Examples for the "real value" of two pieces of five thaler coins (August d'or) from 1758 and the Tympf according to a Prussian value table from 1820:
- Two "middle August d'or" (nominal 10 talers) = six thalers, 21 groschen, six groschen (Prussian Courant), i.e. there was a difference of at least one and a half thalers to the nominal value per five thaler coin
- One eight groschen coin = three groschen (Prussian courant), i.e. a difference of five groschen (however, the Saxonian grosch was slightly higher in value than the Prussian)

After that other German treasurers in Anhalt-Bernburg, Mecklenburg, Swedish Pomerania, Saxe-Hildburghausen, Duchy of Württemberg, Principality of Ansbach, Principality of Bayreuth, Margraviate of Baden, Pfalz-Zweibrücken, Kurtrier, Fulda, etc. produced their own coins with less value, too.

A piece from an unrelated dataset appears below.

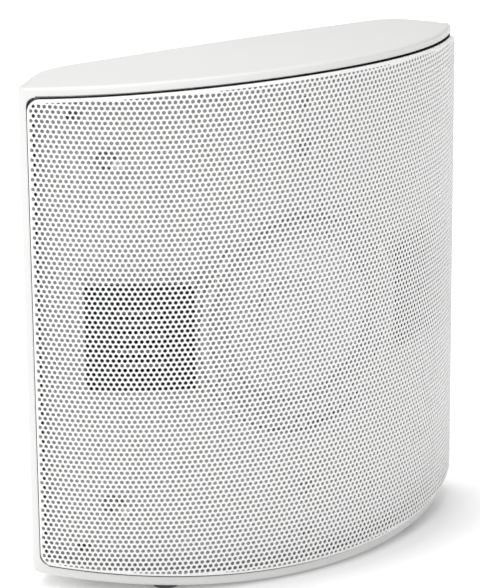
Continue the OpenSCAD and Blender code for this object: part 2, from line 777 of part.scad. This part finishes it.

They were also called Ephraimiten. This was very obvious in the case of the 1/6 Thaler, Groschen and half-Groschen coins. These often were silvered on the outside only, e.g.- the coins of the Anhaltian principalities.

On 7 or 18 November 1761, Frederick forbade the use of foreign debased coins in Prussia and Saxony that were minted by Heinrich Carl von Schimmelmann in Rethwisch. In January 1762 L.P. De Neufville started to import and melt debased coins from Mecklenburg, Plön and Zerbst, expecting to sell the refined silver at a high price to Prussian merchants. De Neufville ordered 300 wagons of coins. In May 1762 De Neufville bought an estate outside Heemstede; he experimented with silver refining, but was not very successful, according to Johann Heinrich Müntz. In July 1763 the Russian senate insisted on being paid promptly; she demanded payment in Dutch guilders, and not in debased Saxon coins.